Илья, сняв плащ и переобувшись, на минутку остановился возле зеркала, пригладить свои взлохмаченные вихры. Тут он увидел в зеркале отражение молодой женщины, подошедшей сзади. В ту же секунду с ним произошло нечто, чему он сам не мог дать названия и никогда не подозревал, что такое может с ним произойти. Какая-то волна, похожая на удушье, сдавила ему грудь и горло, а в глазах вспыхнули искры. Он обернулся и, не находя слов, какое-то время растерянно смотрел на женщину. Она спокойно и приветливо улыбалась.

– Вот, дорогая, это мой коллега, Илья, а это моя жена, Милена, – представил он их друг другу.

Милена протянула изящную руку, слегка коснувшись руки Ильи.

– Очень приятно! – и, повернувшись, опять ушла по своим делам на кухню.

Что было дальше, Илья помнил плохо. Он рассматривал альбомы Яромира, но фактически ничего не видел. Всё его внимание было поглощено звуками из соседней комнаты, где хозяйка, видимо, накрывала на стол. Илья прислушивался к ее легким шагам и хотел только одного – еще раз увидеть ее лицо.

Что в ней так поразило Илью, он и сам сказать не мог. Красота? Да, наверное, она была красива. Но в ней было нечто большее, чем красота, какое-то излучение, которое сразу же, заполнило пространство вокруг нее. Это излучение можно было определить только одним словом – «Женщина».

Да, именно женственность, которая выражалась в изящных изгибах тела, в текучести блестящих каштановых волос и в какой-то мягкой и легкой грациозности.

– Какая несуразность! Такая женщина досталось этому глиняному чурбану, человеку со стертым, бездуховным лицом, с повадками вышколенного метрдотеля, – с досадой думал Илья.

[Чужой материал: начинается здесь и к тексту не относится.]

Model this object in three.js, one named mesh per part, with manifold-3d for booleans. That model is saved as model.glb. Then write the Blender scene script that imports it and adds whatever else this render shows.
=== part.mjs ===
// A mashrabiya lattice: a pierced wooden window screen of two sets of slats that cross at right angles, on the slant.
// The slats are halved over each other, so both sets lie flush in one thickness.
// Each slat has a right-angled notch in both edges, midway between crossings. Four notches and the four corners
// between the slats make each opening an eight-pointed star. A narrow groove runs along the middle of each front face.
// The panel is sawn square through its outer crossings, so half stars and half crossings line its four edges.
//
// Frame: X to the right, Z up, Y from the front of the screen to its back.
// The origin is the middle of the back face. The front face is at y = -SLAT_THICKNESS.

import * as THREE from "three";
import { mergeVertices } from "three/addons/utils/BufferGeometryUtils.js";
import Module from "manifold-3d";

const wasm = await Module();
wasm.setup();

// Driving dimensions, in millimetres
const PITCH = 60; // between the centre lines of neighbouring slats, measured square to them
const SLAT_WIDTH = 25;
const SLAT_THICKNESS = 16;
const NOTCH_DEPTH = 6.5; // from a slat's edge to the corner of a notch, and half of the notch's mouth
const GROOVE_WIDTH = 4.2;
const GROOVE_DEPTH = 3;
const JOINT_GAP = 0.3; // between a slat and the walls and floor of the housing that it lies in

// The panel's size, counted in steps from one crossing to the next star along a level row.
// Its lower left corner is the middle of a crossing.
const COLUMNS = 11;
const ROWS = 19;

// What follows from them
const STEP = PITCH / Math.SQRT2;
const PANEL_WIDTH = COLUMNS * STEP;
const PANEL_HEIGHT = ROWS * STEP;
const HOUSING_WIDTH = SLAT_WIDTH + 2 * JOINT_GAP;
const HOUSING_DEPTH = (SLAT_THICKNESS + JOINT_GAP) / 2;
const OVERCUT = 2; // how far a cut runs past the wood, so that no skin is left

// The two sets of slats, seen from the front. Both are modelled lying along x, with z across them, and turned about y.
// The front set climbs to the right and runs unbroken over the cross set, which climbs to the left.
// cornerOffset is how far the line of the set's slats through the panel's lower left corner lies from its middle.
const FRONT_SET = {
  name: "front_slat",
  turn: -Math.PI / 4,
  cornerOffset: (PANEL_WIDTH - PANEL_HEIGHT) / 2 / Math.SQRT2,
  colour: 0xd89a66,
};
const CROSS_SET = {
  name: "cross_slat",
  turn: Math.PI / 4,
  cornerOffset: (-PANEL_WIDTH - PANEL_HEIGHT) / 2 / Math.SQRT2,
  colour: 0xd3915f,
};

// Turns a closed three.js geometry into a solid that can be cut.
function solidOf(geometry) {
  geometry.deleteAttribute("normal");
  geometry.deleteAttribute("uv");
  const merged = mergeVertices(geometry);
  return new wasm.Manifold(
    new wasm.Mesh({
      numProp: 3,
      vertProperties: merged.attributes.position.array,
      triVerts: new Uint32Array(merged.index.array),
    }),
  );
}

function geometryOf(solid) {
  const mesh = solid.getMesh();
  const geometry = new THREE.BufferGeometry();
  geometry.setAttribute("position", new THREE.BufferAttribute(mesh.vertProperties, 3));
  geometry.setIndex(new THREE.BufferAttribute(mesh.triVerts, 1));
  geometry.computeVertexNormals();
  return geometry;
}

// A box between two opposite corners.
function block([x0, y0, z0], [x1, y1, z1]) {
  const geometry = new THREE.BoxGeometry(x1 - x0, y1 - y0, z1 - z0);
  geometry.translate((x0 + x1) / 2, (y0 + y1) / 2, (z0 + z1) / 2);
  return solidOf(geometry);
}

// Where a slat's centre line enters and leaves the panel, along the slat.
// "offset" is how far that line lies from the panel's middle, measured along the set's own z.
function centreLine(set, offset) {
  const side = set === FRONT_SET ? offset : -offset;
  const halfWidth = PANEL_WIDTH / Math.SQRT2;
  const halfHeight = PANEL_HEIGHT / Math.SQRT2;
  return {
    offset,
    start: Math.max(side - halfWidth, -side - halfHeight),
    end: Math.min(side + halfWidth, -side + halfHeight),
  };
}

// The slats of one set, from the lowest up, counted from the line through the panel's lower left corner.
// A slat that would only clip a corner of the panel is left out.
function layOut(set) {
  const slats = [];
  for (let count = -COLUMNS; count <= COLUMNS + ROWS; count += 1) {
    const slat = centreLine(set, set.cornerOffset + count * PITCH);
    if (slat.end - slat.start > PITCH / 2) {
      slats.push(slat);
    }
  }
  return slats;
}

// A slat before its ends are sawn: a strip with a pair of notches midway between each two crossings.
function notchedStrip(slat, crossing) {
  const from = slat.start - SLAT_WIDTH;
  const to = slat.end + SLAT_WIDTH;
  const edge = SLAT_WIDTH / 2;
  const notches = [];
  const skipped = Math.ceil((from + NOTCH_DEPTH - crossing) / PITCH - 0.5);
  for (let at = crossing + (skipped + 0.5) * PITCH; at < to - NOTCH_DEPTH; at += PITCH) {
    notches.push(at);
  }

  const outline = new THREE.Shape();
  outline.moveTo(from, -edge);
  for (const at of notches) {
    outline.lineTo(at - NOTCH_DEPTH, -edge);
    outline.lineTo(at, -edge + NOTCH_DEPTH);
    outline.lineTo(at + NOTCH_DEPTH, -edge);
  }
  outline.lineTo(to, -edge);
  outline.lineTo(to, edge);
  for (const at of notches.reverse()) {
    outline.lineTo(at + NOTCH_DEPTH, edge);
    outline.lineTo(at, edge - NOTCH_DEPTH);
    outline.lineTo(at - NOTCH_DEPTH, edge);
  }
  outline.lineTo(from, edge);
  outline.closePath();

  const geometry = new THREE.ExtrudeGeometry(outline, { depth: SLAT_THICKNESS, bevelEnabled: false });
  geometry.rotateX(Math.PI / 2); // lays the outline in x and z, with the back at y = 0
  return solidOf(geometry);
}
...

Марка, из-за которой Илья напросился в гости, оказалась не той, что ему была нужна. Смотреть всю обширную коллекцию Яромира у него уже не было настроения. Поняв, что с марками покончено, Ярик, потирая руки, пригласил гостя к столу.

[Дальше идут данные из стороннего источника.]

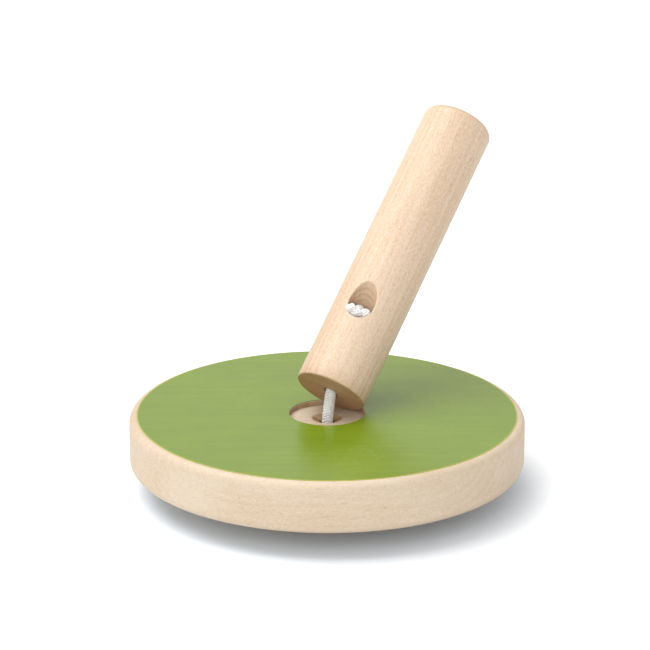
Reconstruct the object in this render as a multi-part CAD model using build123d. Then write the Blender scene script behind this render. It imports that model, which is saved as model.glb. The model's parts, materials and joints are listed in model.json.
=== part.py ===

– Старик, – он уже начал немного фамильярничать с Ильей, – знал бы ты, как моя жена готовит! Вот сейчас ты увидишь!

Что там было на столе, Илья не запомнил. Сначала он напряженно ждал, что хозяйка к ним присоединится. Но когда понял, что этого не произойдет, сник, и стал думать, как бы еще раз ее увидеть. Ведь сейчас он уйдет и навряд ли еще раз сюда сможет придти.

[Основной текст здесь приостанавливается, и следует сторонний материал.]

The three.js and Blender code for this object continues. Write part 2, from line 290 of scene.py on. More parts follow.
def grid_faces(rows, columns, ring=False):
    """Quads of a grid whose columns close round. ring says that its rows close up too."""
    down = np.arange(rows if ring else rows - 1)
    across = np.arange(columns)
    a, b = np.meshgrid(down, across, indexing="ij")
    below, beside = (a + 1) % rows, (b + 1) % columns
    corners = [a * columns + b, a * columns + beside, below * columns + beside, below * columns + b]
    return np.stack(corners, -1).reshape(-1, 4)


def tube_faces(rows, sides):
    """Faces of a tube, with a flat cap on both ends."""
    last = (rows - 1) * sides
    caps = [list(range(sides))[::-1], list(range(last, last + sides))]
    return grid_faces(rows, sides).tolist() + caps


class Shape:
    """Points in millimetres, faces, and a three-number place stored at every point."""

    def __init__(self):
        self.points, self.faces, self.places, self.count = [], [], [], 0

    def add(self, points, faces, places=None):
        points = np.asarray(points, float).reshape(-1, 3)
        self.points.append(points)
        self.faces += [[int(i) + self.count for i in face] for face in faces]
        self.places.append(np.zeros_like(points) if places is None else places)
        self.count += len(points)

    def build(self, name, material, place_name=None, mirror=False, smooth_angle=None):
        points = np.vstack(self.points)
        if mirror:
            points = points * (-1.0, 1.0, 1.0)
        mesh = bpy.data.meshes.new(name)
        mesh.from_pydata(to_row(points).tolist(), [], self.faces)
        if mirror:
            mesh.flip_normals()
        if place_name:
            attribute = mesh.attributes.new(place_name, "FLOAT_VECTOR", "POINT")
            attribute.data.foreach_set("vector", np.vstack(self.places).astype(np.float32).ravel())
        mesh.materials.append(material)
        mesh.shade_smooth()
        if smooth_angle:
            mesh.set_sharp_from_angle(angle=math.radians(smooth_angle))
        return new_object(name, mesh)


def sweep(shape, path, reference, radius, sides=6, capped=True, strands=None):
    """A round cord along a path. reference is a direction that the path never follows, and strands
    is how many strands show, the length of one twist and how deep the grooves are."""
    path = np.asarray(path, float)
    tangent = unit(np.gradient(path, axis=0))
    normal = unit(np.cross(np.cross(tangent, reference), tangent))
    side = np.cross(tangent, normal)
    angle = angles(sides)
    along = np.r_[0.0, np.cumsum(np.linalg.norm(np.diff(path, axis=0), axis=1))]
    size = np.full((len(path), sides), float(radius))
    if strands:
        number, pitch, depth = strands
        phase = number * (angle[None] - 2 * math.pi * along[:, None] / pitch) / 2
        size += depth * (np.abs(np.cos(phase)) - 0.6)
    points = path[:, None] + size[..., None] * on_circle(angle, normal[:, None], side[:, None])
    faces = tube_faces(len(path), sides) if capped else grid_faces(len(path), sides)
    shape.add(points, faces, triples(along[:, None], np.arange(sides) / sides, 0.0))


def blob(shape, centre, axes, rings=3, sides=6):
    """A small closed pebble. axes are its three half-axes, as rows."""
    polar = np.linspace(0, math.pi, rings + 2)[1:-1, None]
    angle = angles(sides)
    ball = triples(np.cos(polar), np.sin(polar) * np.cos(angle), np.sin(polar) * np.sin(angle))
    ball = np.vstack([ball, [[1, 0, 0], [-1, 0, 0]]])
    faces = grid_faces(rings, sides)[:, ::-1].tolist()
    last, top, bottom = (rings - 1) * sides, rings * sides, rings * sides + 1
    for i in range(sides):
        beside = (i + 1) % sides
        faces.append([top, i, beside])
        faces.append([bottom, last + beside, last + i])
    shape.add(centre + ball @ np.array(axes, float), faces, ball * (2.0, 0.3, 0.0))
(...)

На вопрос, почему его жена с ними не ужинает, Яромир небрежно махнул рукой,

– А знаешь, эти женские штучки. Где-то прочитала, что есть после шести нельзя, вот теперь строго придерживается. Хотя, если ты заметил, – самодовольно продолжал он, – с такой фигурой можно есть и после шести, и после десяти. Но тут я бессилен. У моей жены, несмотря на внешнюю хрупкость стальная воля и несгибаемый характер.

Илья долго топтался в прихожей. Он намеренно затягивал свой уход, тщательно зашнуровывал ботинки, проверял карманы, возился с застежкой на куртке, потом проверял, не забыл ли свой сотовый телефон. Он ждал, что жена Яромира, выйдет с ним попрощаться. Но Милена, заглянув в прихожую из комнаты, лишь проговорила:

– Заходите к нам еще, я очень рада познакомиться с коллегой моего мужа, жаль, что они к нему так редко заглядывают.

Илья неловко замешкался, пытаясь как-то остроумно ответить, но она, не став ждать его ответа, исчезла. Он еле отбился от Яромира, пожелавшего идти его провожать до остановки автобуса. Ему хотелось скорее остаться одному, чтобы проанализировать то, что с ним произошло и как-то успокоиться.

Он вышел в весенний пасмурный вечер. Стояло начало апреля, и было еще довольно холодно. Но в мягкой влажности воздуха, в запахах оттаявшей земли и мокрой коры деревьев уже ощущалась весна. Илья решил пройтись, потому что во время быстрой ходьбы ему лучше всего думалось. Он пытался вспомнить лицо Милены, но лица не видел, помнил только ощущение от ее образа и тот удушливый спазм, который перехватил ему горло.